An dieser Stelle lohnt es, einen Gedanken von Albert Schweitzer ins Spiel zu bringen. Er betont die Denknotwendigkeit von Ethos und Liebe zum Leben. Denknotwendig muss sich das erschließen lassen und ins angemessene Handeln führen, was einer reinen Liebe wie selbstverständlich entspränge. Dahinter kann man einen besonderen Gedanken spüren. Durch das vernunftgemäß angemessene Handeln und die dienliche Zuwendung zum Leben kann sich in der Folge ein Gewebe aus Erfahrung bilden, welches mein eingeschränktes Feld der Liebe schrittweise erweitert.
Liebe kann unerwartet aufblühen. Sie vermag aber auch durch Annäherung und Gewöhnung langsam zu wachsen.

Ein Mensch spürt gegenüber einem fremden Menschen, der aus einem anderen Kulturkreis stammt, Ablehnung. Aus diesem immer noch tief in unserer Evolution beheimateten konditionierten Reflex, heute oft unreflektiert Rassismus genannt, folgt Abgrenzung. Sie ist zunächst ein bloßes Gefühl, bevor versucht wird, dieses Gefühl zu rationalisieren und vor sich selber und anderen zu rechtfertigen. Hier setzt dann die Denknotwendigkeit ein. Sie mündet in Selbstreflexion und Fremdverstehen. Beide sind Voraussetzung für eine freie Begegnung. Diese wiederum schafft ein Band zwischen Ich und Du. Aus ihm können Vertrauen und Zuneigung erwachsen und daraus jene Form von Liebe, die einfach das Andere akzeptiert – als Leben inmitten von Leben.

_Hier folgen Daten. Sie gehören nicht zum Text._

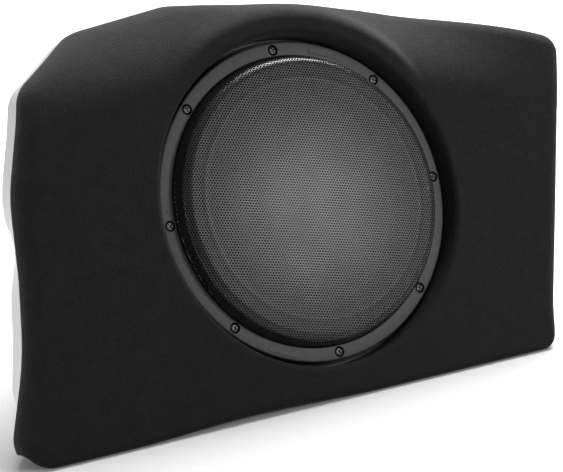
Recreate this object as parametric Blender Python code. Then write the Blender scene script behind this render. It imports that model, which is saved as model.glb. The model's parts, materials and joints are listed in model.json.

Solche Liebe mögen wir als Seinsessenz bezeichnen. Sie nimmt die Dinge, wie sie sind und integriert sie. In einer Haltung der Ehrfurcht. Das Leben und das Sterben, das Geben und das Nehmen, das Gelingen und das Scheitern, die Stärke und die Verletzlichkeit, die Nächste und den Fernsten.
Solche Liebe ist gekoppelt mit dem Geist. Nüchternheit ist ihr kein Makel. Vielmehr hilft diese der Klärung bisweilen irritierter Empfindungen.

Liebe auf allen Ebenen durch direkte Begegnung und reflektierte Annäherung lernen, auch die Gottesliebe selber – so kann man das Grundgesetz des Christentums umschreiben. Als Mitgefühl und Freude und damit Quelle des Glücks und des Erwachens prägt es auch den Buddhismus.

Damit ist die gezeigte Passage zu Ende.